As members of Congress contemplate tax breaks for wealthier Americans, alarmingly high rates of poverty among older minority women could be redressed by a handful of practical changes.

Cindy Hounsell

(WOMENSENEWS)–As members of Congress are now contemplating more assistance for those who are already well off, they should also look to those Americans who are most in need: the millions of older women, especially minority women, who are quietly and too often desperately struggling through retirement in poverty. Fairness requires nothing less.

The outcome of congressional battles over the White House tax-cut proposal–when issues such as retirement reforms normally are taken up–isn’t likely to do this. When that battle ends it is likely that upper-income workers and investors, and some in the middle-income bracket, can expect much more than a little extra jingle in their pockets. For these Americans, congressional leaders are supporting ambitious new tax breaks; raising the amount of income-tax deductions for stock market losses, increasing the contributions ceiling on retirement accounts, reducing or even eliminating taxes on stock dividends and permanently abolishing the estate tax.
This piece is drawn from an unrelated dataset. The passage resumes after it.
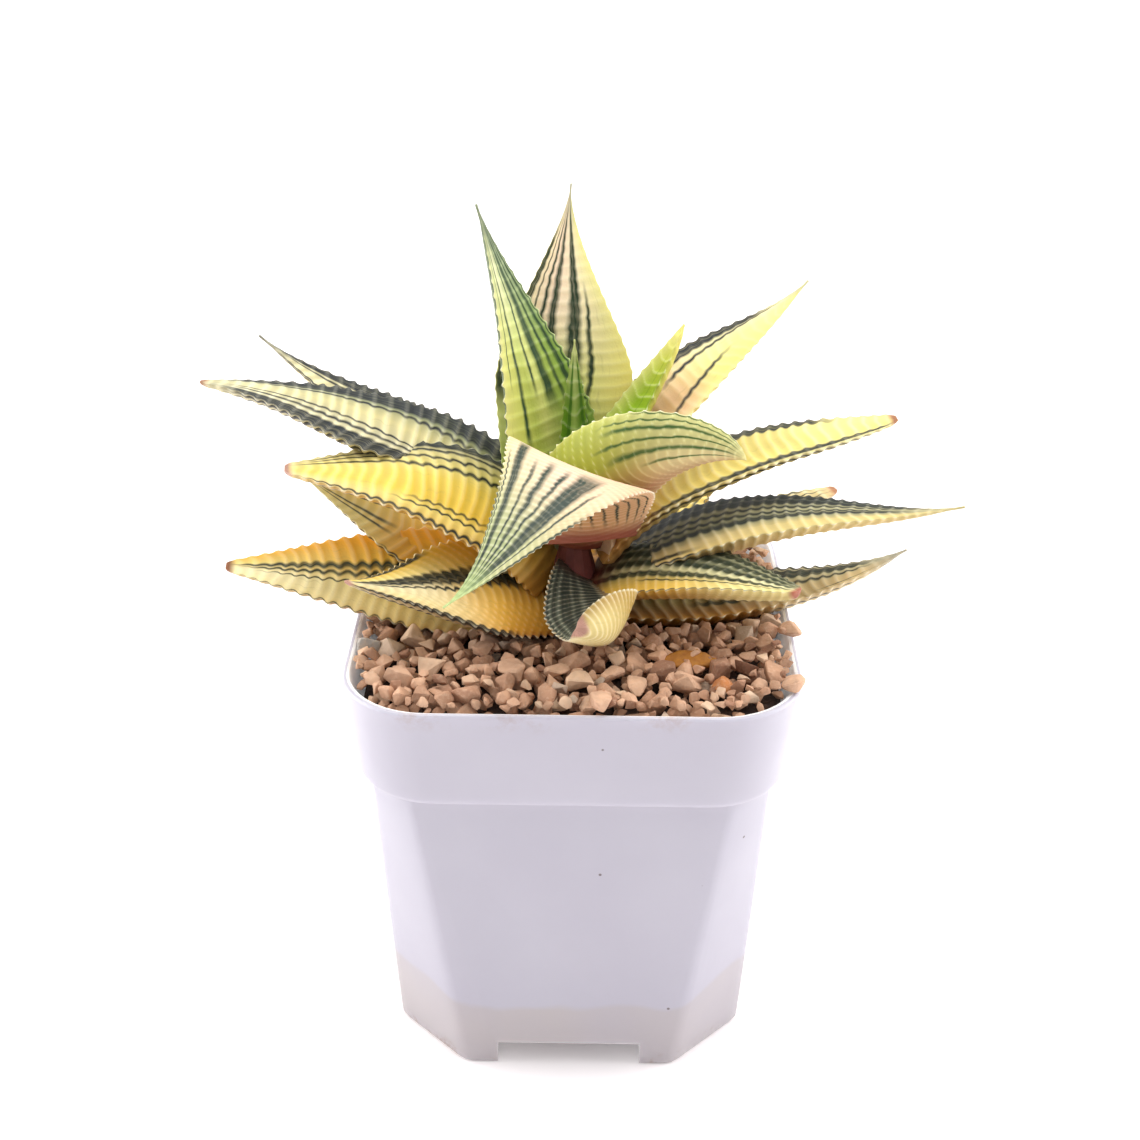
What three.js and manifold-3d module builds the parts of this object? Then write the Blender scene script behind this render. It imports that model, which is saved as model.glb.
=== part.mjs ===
// A striped haworthia in a small square plastic nursery pot with a gravel top dressing.
// Millimetres, +Z up, the origin under the middle of the pot on the surface it stands on.
// +X is the plant's right and +Y its back. Seen from above, headings run anticlockwise from +X.
import * as THREE from "three";
import { mergeVertices } from "three/addons/utils/BufferGeometryUtils.js";
import Module from "manifold-3d";

const wasm = await Module();
wasm.setup();

// Pot: a thin moulded shell, a chamfered square at the foot and a rounded square at the rim.
const POT_HEIGHT = 71.6;
const WALL = 1.3;
const FOOT_HALF = 29;
const FOOT_CHAMFER = 11.6;
const BODY_TOP_HALF = 31.2;
const BODY_TOP_CHAMFER = 6.5;
const BAND_HEIGHT = 17;
const BAND_FOOT_HALF = 33.2;
const RIM_HALF = 35;
const RIM_RADIUS = 13;
const CHANNEL_WIDTH = 23.6;
const CHANNEL_HEIGHT = 4.6;
const DRAIN_DIAMETER = 6;
const DRAIN_SPACING = 18;
const CORNER_STEPS = 4;
const BAND_LEDGE = 0.2;

// What the pot holds.
const GAP = 0.3;
const SLIVER = 0.004;
const MIX_TOP = 65;
const GRAVEL_TOP = 71;
const GRAVEL_BUMP = 1.2;
const GRAVEL_GRAIN = 5;

// Stem and roots.
const STEM_FOOT = 62;
const STEM_TOP = 87;
const STEM_RADIUS = 3.4;
const ROOT_COUNT = 5;
const ROOT_RADIUS = 1.1;
const ROOT_REACH = 15;
const ROOT_DEPTH = 34;

// Leaves, from the youngest at the heart to the oldest on the gravel. A leaf's line starts at
// "out" from the stem's axis and "up" from the ground. It heads off at "heading", swings by "turn",
// and climbs at an angle that goes from "rise" to "fall" by the power "bend", with "flick" added
// at the tip. "widest" is where along its length the blade is widest, "point" how fine the tip is,
// "foot" the width at the base as a share of "width", "cup" how hollow the upper face is, and
// "roll" and "twist" the tilt of the blade about its own line at the base and at the tip.
// "cut" is under 1 where a blunt, scarred tip has lost its point.
const LEAF_COLUMNS = [
  "heading", "turn", "out", "up", "rise", "fall", "bend", "flick", "length", "width", "thick",
  "widest", "point", "foot", "cup", "roll", "twist", "cut",
];
const LEAVES = {
  heart_leaf_1: [95, 0, 1, 90, 80, 88, 1, 0, 26, 4.5, 2.4, 0.3, 1, 0.8, 0.25, 0, 0, 1],
  heart_leaf_2: [24, -4, 1, 91, 63, 47, 1, 13, 31.5, 9, 3, 0.26, 0.8, 0.8, 0.2, 11, 0, 1],
  heart_leaf_3: [313, 47, -2, 85, 64, -21, 1.6, -16, 39, 16.5, 3.6, 0.4, 0.85, 0.8, 0.25, -64, -79, 1],
  inner_leaf_1: [285, -73, 4.5, 85.5, 111, -101, 0.85, 79, 57, 23, 4.2, 0.28, 1.4, 0.75, 0.1, -14, -21, 1],
  inner_leaf_2: [135, 18, 2, 82, 88, 48, 0.95, 23, 56, 18, 4.2, 0.28, 1.35, 0.7, 0.25, -19, 0, 1],
  inner_leaf_3: [105, -25, 3, 81, 75, 65, 1, -3, 58, 22, 4, 0.46, 1.7, 0.75, 0.1, 0, 5, 1],
  inner_leaf_4: [24, -3, 3, 81.5, 92, -13, 0.9, 59, 57.5, 16.5, 4, 0.38, 1.3, 0.7, 0.15, 4, 16, 1],
  middle_leaf_1: [286, -36, 2.5, 79, 4, 25, 1.1, -18, 32, 14, 6, 0.48, 0.9, 0.6, 0.2, -39, 80, 0.92],
  middle_leaf_2: [330, -6, 3, 77, 40, -12, 0.7, 19, 41, 14, 5, 0.4, 0.8, 0.75, 0.05, 23, -10, 0.94],
  middle_leaf_3: [189, -1, 3, 77.5, 71, -23, 0.8, 32, 53.5, 19.5, 5.2, 0.4, 1.05, 0.7, 0.05, -39, -1, 0.93],
  middle_leaf_4: [170, 9, 3, 79, 52, 3, 0.9, -2, 68, 19.5, 4.8, 0.32, 1, 0.7, 0.05, -42, 9, 0.96],
  middle_leaf_5: [158, 9, 3, 79, 49, 5, 0.9, 34, 61, 16.5, 4.4, 0.36, 1.4, 0.7, 0.1, -22, 0, 1],
  middle_leaf_6: [11, -4, 4, 81, 68, -13, 0.6, 29, 57, 13.5, 4, 0.4, 0.85, 0.7, 0, -3, 11, 0.95],
  middle_leaf_7: [356, -4, 3, 76, 42, -35, 1.15, 52, 61.5, 15.5, 5, 0.32, 1.4, 0.7, 0.05, 5, 2, 1],
  outer_leaf_1: [215, -4, 3, 74.5, 25, 3, 0.9, 28, 42.5, 20, 5.4, 0.38, 1.7, 0.7, 0.05, -38, 1, 0.93],
  outer_leaf_2: [170, -4, 3, 74, 11, 32, 1, -2, 47.5, 17, 4.6, 0.36, 1.5, 0.7, 0.05, -4, -6, 0.97],
  outer_leaf_3: [186, -1, 3, 73.5, 14, -1, 0.95, 7, 56.5, 19.5, 5.2, 0.38, 1.05, 0.7, 0.05, -42, -5, 0.94],
  outer_leaf_4: [21, -1, 3, 75, 18, 9, 1, -1, 48.5, 14, 4.6, 0.36, 1, 0.7, 0.05, 0, 1, 0.93],
  outer_leaf_5: [2, 0, 3, 73, 0, 12, 1.05, 19, 52, 14, 4.8, 0.36, 1.1, 0.7, 0.05, 7, 0, 1],
};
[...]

Meanwhile, what about helping the less fortunate among us? The nation did succeed in reducing the overall poverty rates among elderly Americans over the last several decades, but poverty remains persistently and alarmingly high for older women of color. Today, four out of 10 single black women over age 65 and nearly five out of 10 older and single Hispanic women live in poverty; a rate twice that of white women of the same age.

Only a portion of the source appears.